The Dream of a Witches’ Sabbath concludes the symphony in tonally classical manner, returning to key of the opening movement. But in its powerful sonority, its evocative use of tolling funeral bells and the Dies irae melody of the Requiem Mass (first in earnest and later parodied), Berlioz brings layers of extra‑musical reference that had rarely been employed in a symphony before. The mysterious tritones, the grotesque parody of the idée fixe, the clanging of the funeral bells bringing in the low bassoons and tubas are all a kind of large introduction for the “sabbath round‑dance,” which appears in a full‑fledged fugal exposition. Both Dies irae and fugue subject return together for the recapitulation, following which Berlioz unleashes the full energy of his large orchestra in the hair‑raising coda.

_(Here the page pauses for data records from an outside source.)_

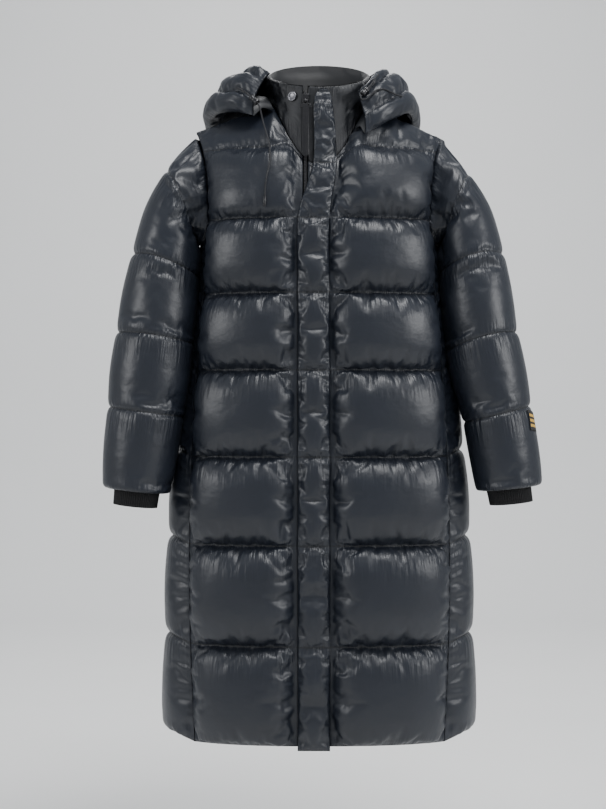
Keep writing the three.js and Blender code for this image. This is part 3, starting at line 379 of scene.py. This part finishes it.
def nylon():
    """Satin nylon: gathers that start at each seam, wide creases between them, stitches in the seams, and
    the seam strips painted darker as shade in the valleys between the baffles.
    """
    effect = Effect("nylon")
    split = effect.tree.nodes.new("ShaderNodeSeparateXYZ")
    effect.tree.links.new(effect.map(), split.inputs[0])
    share = effect.math("FRACT", split.outputs["Y"])
    apart = effect.math("PINGPONG", split.outputs["Y"], 0.5)
    near, under = [effect.math("SUBTRACT", 1.0, effect.math(
        "MINIMUM", effect.math("MULTIPLY", way, end), 1.0)) for way, end in
        ((apart, GATHERS_END), (share, GATHERS_BELOW_END))]
    near = effect.math("MULTIPLY", near, near)
    gathers = effect.noise(effect.map(*GATHERS), 1.0)
    creases = effect.noise(effect.map(*CREASES), 1.0, 3.0)
    weave = effect.noise(effect.place(), THREADS, 1.0)
    height = effect.math("MULTIPLY", gathers, effect.math("MAXIMUM", near, under))
    height = effect.math("MULTIPLY_ADD", creases, CREASE_DEPTH, height)
    height = effect.math("MULTIPLY_ADD", weave, THREAD_DEPTH, height)
    seam_strip_stitches_and_shade = effect.math("LESS_THAN", apart, SEAM_HALF)
    dash = effect.math("SINE", effect.math("MULTIPLY", split.outputs["X"], 2 * math.pi / STITCH))
    stitch = effect.math("MULTIPLY", seam_strip_stitches_and_shade, effect.math("MULTIPLY_ADD", dash, *STITCH_DEPTH))
    height = effect.math("SUBTRACT", height, stitch)
    # The tone varies at random, and the seam strips are pushed to the dark colour: painted shade in the seam
    # valleys.
    tone_and_painted_seam_shade = effect.math("MULTIPLY_ADD", effect.noise(effect.map(*TONES), 1.0), TONE_SHARE, seam_strip_stitches_and_shade)
    return effect.close(effect.math("MINIMUM", tone_and_painted_seam_shade, 1.0), height)


def plain_weave():
    effect = Effect("plain weave")
    soft = effect.noise(effect.place(), LINING_CREASES, 3.0)
    threads = effect.noise(effect.place(), LINING_THREADS)
    return effect.close(soft, effect.math("MULTIPLY_ADD", threads, 0.1, soft))


NYLON = nylon()
SHELL = shader("satin_nylon", ((0.0112, 0.0148, 0.0232), (0.0045, 0.0060, 0.0092)), (0.36, 0.49), NYLON,
               bump=0.75, depth=0.0055)
# A darker copy of the satin nylon for the collar; its darker colours are painted shade round the neck.
SHELL_WITH_PAINTED_SHADE = shader("satin_nylon_painted_shade", ((0.0060, 0.0075, 0.0110), (0.0030, 0.0038, 0.0055)), (0.50, 0.62),
                      NYLON, bump=0.9, depth=0.0055)
LINING = shader("lining", ((0.014, 0.014, 0.016), (0.009, 0.009, 0.010)), (0.55, 0.7), plain_weave(),
                bump=0.2, depth=0.002)


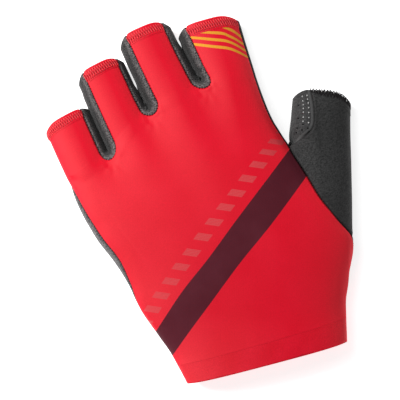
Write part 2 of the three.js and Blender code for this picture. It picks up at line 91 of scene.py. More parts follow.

A footnote, sadly unromantic: Berlioz managed to arrange for Harriett Smithson to attend the performance of the symphony and its sequel Lélio on December 9, 1832. She was apparently charmed to discover the lengths that Berlioz had gone to express his feelings for her. She married him the following October. Alas for happy endings—the marriage that was consummated in such a romantic haze fell crashing apart on the hard rocks of reality. Within a few years they discovered that they were miserable together; they separated in 1844. Immediately after Harriet’s death in 1854, Berlioz married Marie Recio, his mistress of many years.